- [To be done]
Beneath this sentence is a set of records; write each of them out exactly.

....

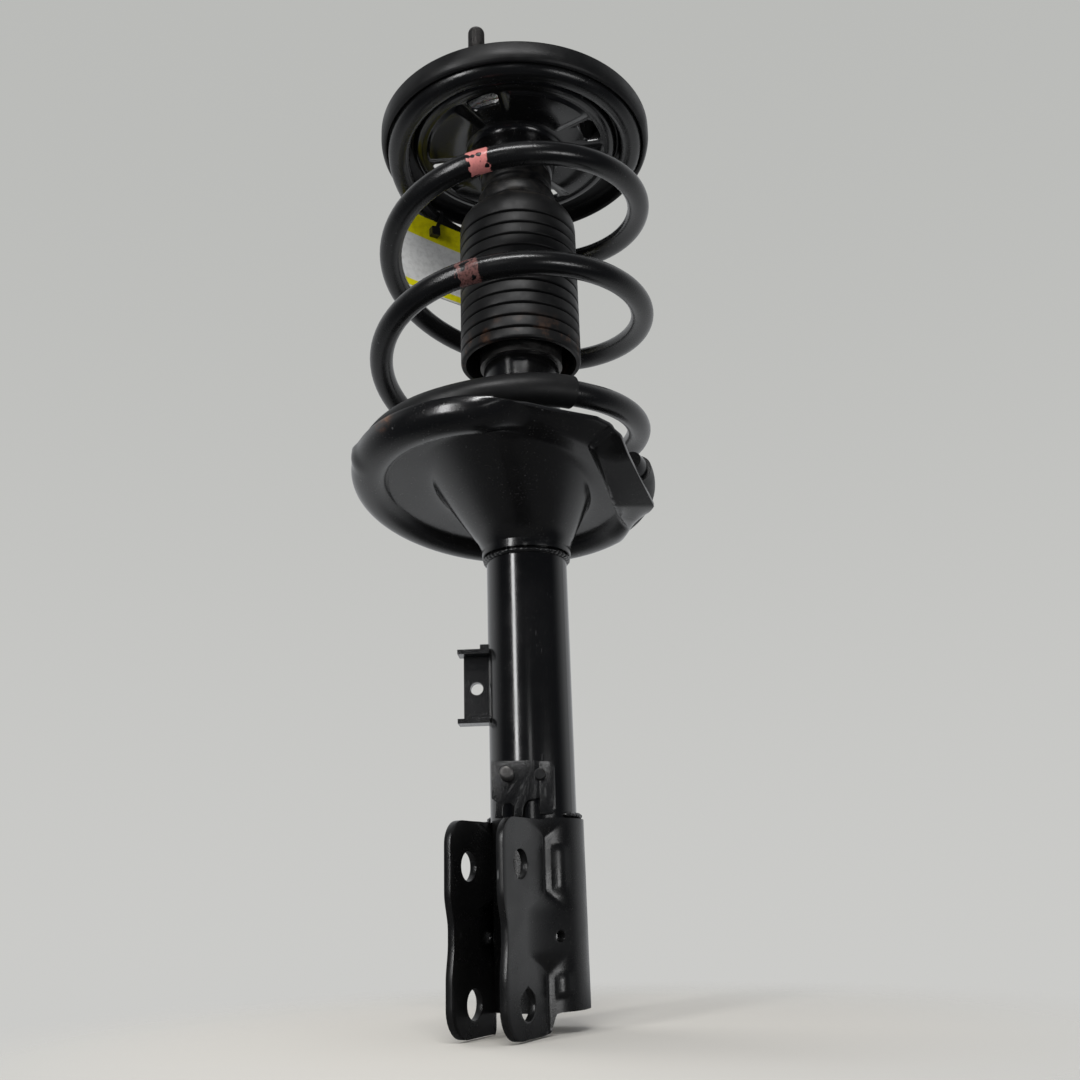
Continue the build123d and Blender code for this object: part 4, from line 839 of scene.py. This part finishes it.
# %% Knuckle bracket
sheet = 0.0035
wrap_middle = tube_radius + sheet / 2
ear_plane = 0.0125 + sheet / 2
ear_top, ear_bottom, wrap_top, wrap_bottom = -0.444, -0.5423, -0.443, -0.533
ear_reach, waist_reach, low_reach = 0.062, 0.0588, 0.0608
upper_bolt, lower_bolt = Vector((0, -0.045, -0.4655)), Vector((0, -0.0405, -0.5277))
waist_level, waist_to_top, waist_to_bottom = -0.497, (-0.4945, -0.4775), (-0.517, -0.500)
top_corner, bottom_corner = 0.0115, 0.014


def front_edge(z):
    """How far the ear reaches forward at this height, with its waist and round corners."""
    reach = (waist_reach + (ear_reach - waist_reach) * smooth(z, *waist_to_top)
             + (low_reach - waist_reach) * (1 - smooth(z, *waist_to_bottom)))
    for corner, level, inwards in ((top_corner, ear_top, 1), (bottom_corner, ear_bottom, -1)):
        into = corner - inwards * (level - z)
        if into > 0:
            reach -= corner - math.sqrt(max(corner ** 2 - min(into, corner) ** 2, 0.0))
    return reach


print("the ears reach", round(1000 * front_edge(upper_bolt.z), 1), "mm forward of the axis")

# %% [markdown]
# ## The bracket's section at each height
# The lobe is 1 beside a bolt hole and 0 at the waist, and it moves the place where the flat
# ear ends and the place where the blend meets the tube. The blend is a Bezier curve, and the
# wrap is pressed out a little beside each bolt.

# %% Bracket section
blend_waist, blend_ear = 0.040, 0.0225
meets_waist, meets_ear = -24, -43
dent_depth, dent_heights = 0.0009, ((-0.4785, -0.4565), (-0.5265, -0.5155))


def within(z, low, high, soft=0.002):
    """1 between two heights, with soft ends."""
    return smooth(z, low, low + soft) * (1 - smooth(z, high - soft, high))


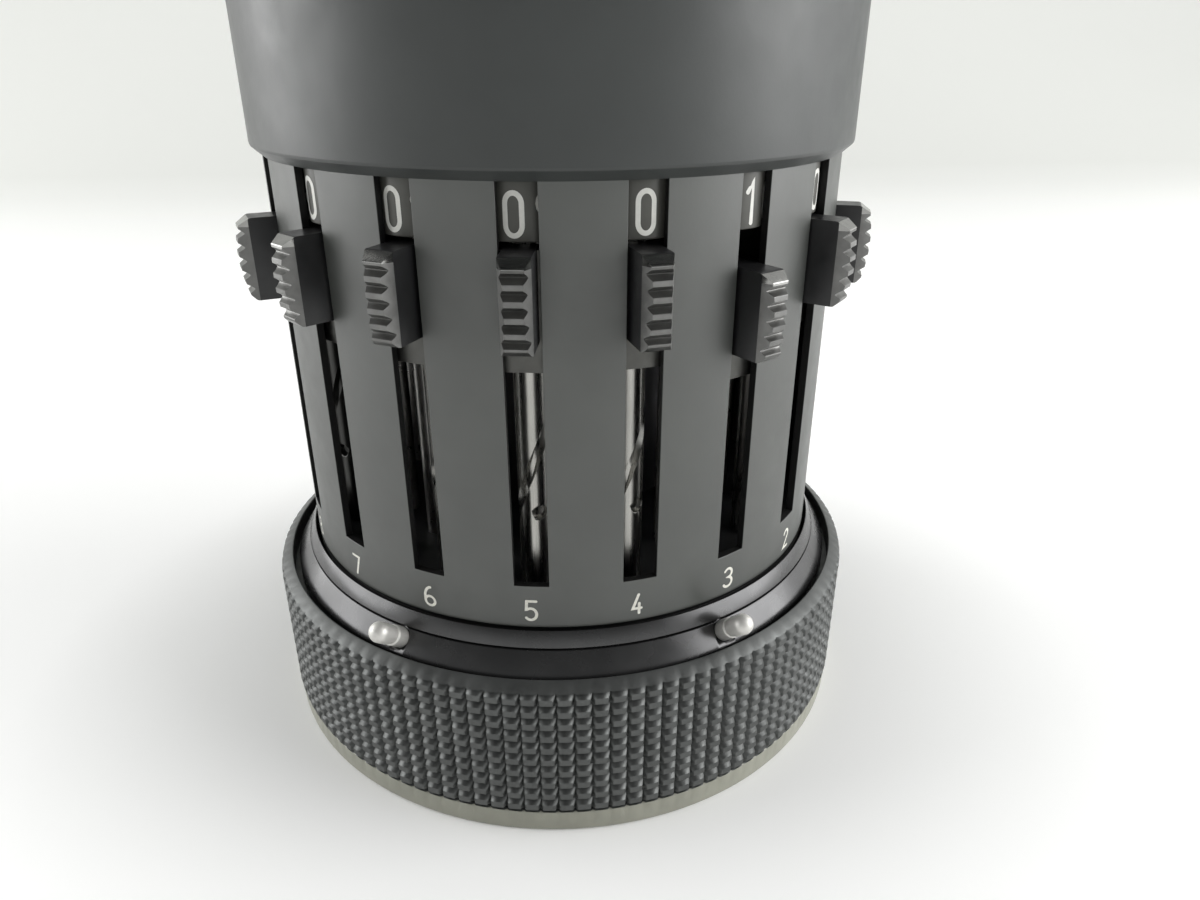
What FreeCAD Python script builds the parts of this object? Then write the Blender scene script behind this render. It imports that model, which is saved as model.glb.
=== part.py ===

....

- [Solution to the exercise]
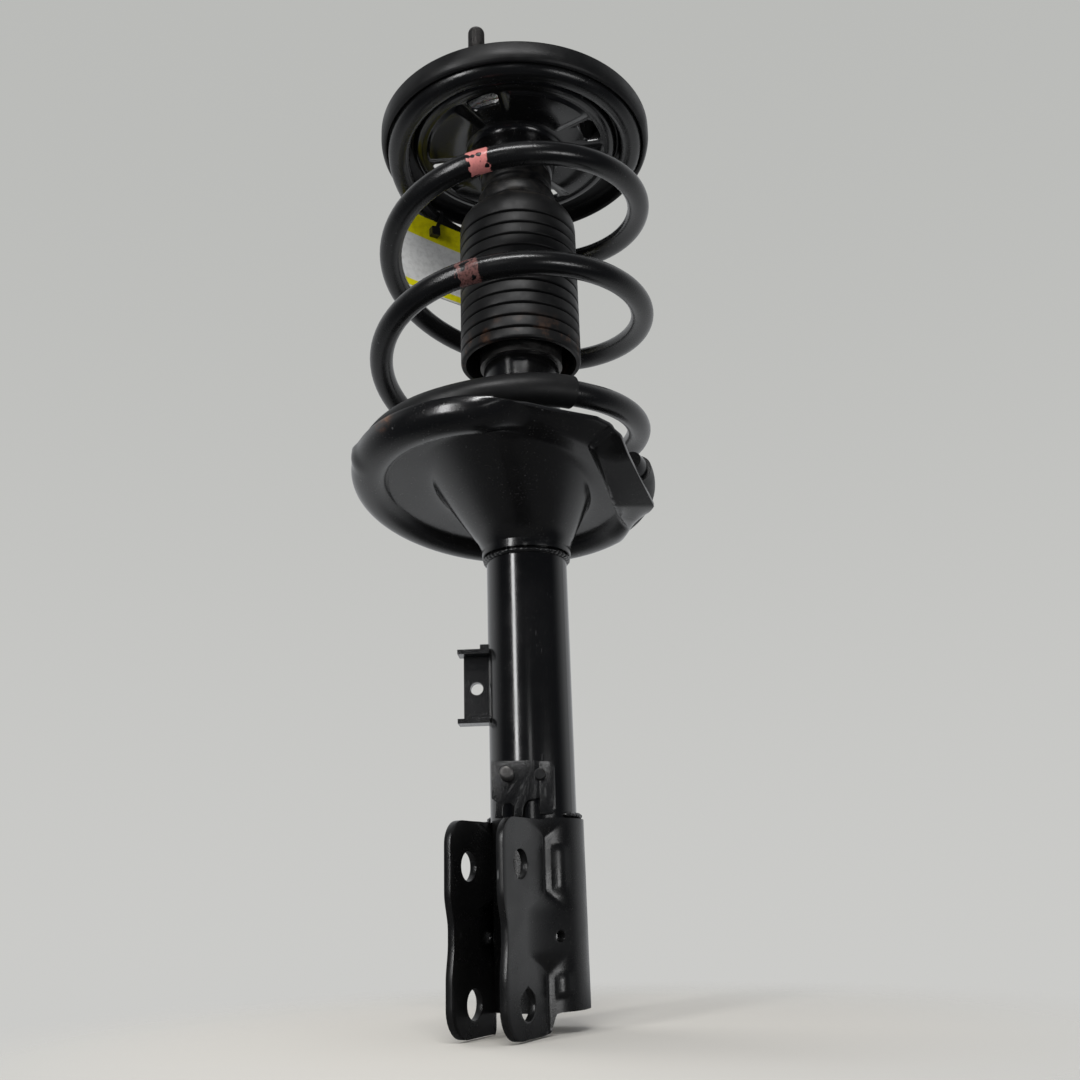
Continue the build123d and Blender code for this object: part 4, from line 839 of scene.py. This part finishes it.
# %% Knuckle bracket
sheet = 0.0035
wrap_middle = tube_radius + sheet / 2
ear_plane = 0.0125 + sheet / 2
ear_top, ear_bottom, wrap_top, wrap_bottom = -0.444, -0.5423, -0.443, -0.533
ear_reach, waist_reach, low_reach = 0.062, 0.0588, 0.0608
upper_bolt, lower_bolt = Vector((0, -0.045, -0.4655)), Vector((0, -0.0405, -0.5277))
waist_level, waist_to_top, waist_to_bottom = -0.497, (-0.4945, -0.4775), (-0.517, -0.500)
top_corner, bottom_corner = 0.0115, 0.014


def front_edge(z):
    """How far the ear reaches forward at this height, with its waist and round corners."""
    reach = (waist_reach + (ear_reach - waist_reach) * smooth(z, *waist_to_top)
             + (low_reach - waist_reach) * (1 - smooth(z, *waist_to_bottom)))
    for corner, level, inwards in ((top_corner, ear_top, 1), (bottom_corner, ear_bottom, -1)):
        into = corner - inwards * (level - z)
        if into > 0:
            reach -= corner - math.sqrt(max(corner ** 2 - min(into, corner) ** 2, 0.0))
    return reach


print("the ears reach", round(1000 * front_edge(upper_bolt.z), 1), "mm forward of the axis")

# %% [markdown]
# ## The bracket's section at each height
# The lobe is 1 beside a bolt hole and 0 at the waist, and it moves the place where the flat
# ear ends and the place where the blend meets the tube. The blend is a Bezier curve, and the
# wrap is pressed out a little beside each bolt.

# %% Bracket section
blend_waist, blend_ear = 0.040, 0.0225
meets_waist, meets_ear = -24, -43
dent_depth, dent_heights = 0.0009, ((-0.4785, -0.4565), (-0.5265, -0.5155))


def within(z, low, high, soft=0.002):
    """1 between two heights, with soft ends."""
    return smooth(z, low, low + soft) * (1 - smooth(z, high - soft, high))


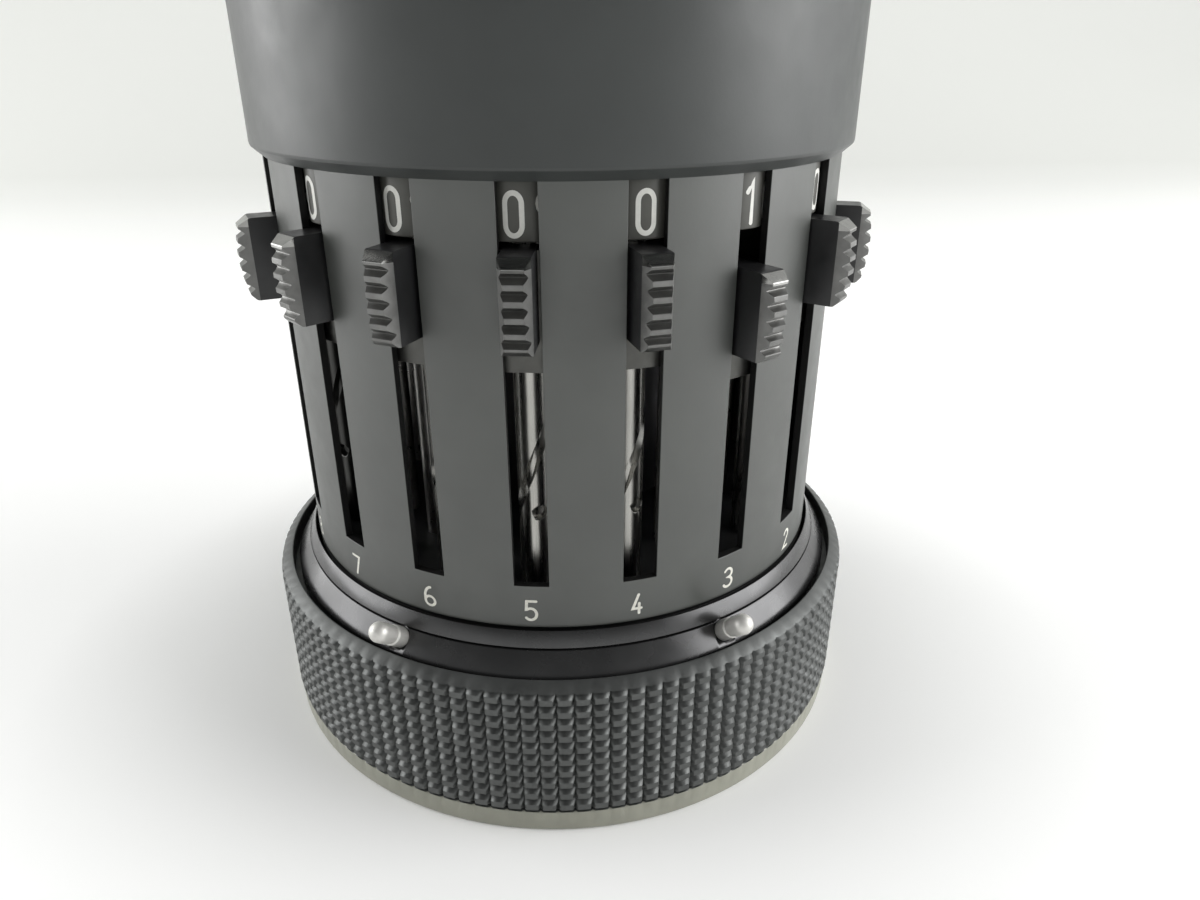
What FreeCAD Python script builds the parts of this object? Then write the Blender scene script behind this render. It imports that model, which is saved as model.glb.
=== part.py ===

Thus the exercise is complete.